Frances Negrón-Muntaner
Frances Negrón-Muntaner is an award-winning filmmaker, writer, curator, scholar and professor at Columbia University, where she is the director of Columbia’s Center for the Study of Ethnicity and Race as well as the University’s recently created Media and Idea Lab. Among her books and publications are: Boricua Pop: Puerto Ricans and the Latinization of American Culture (CHOICE Award, 2004), and The Latino Media Gap (2014). Her films include Brincando el charco: Portrait of a Puerto Rican (Whitney Biennial, 1995), Small City, Big Change (2013), and War for Guam.
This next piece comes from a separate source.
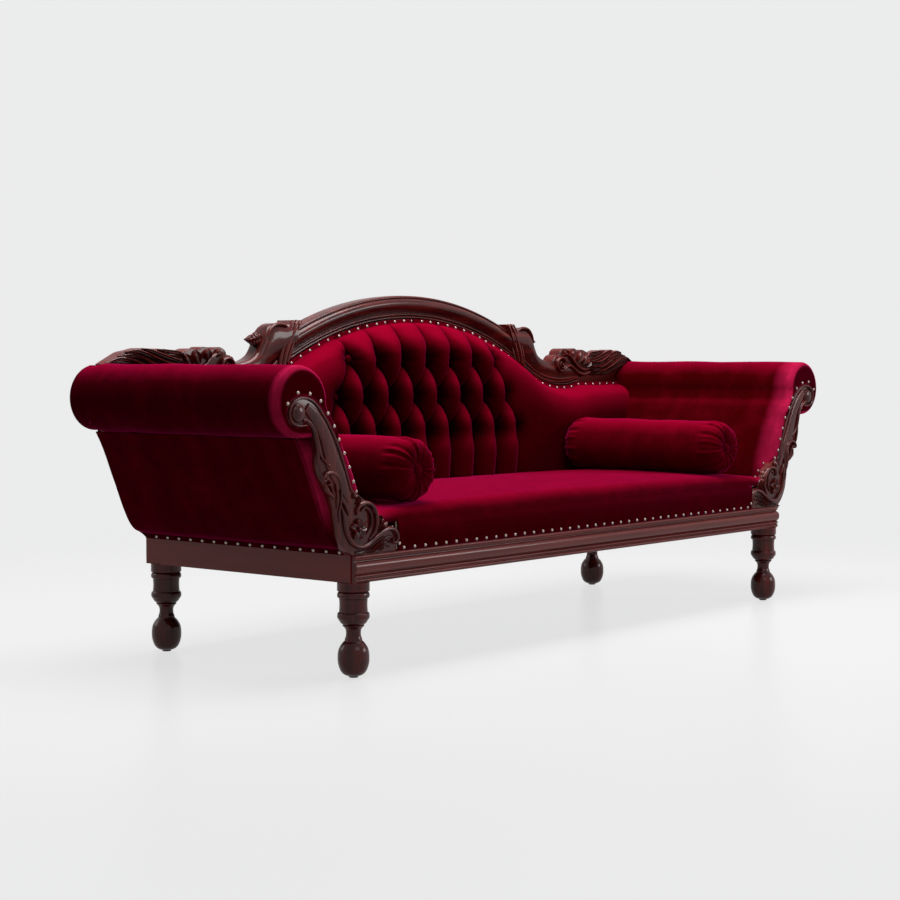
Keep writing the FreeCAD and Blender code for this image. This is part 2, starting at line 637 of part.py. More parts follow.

For her work as a scholar and filmmaker, Negrón-Muntaner has received Ford, Truman, Scripps Howard, Rockefeller, Pew, and Chang-Chavkin fellowships. Major funders such as Social Science Research Council, Andy Warhol Foundation, and ITVS have also supported her work. In 2008, the United Nations' Rapid Response Media Mechanism recognized her as a global expert in the areas of mass media and Latin/o American studies; in 2012. At Columbia she received the Lenfest Distinguished Faculty Award, one of University's prestigious recognitions for excellence in teaching and scholarship. Negrón-Muntaner is also founding curator of the Latino Arts and Activism Archive at Columbia’s Rare Books and Manuscripts Library.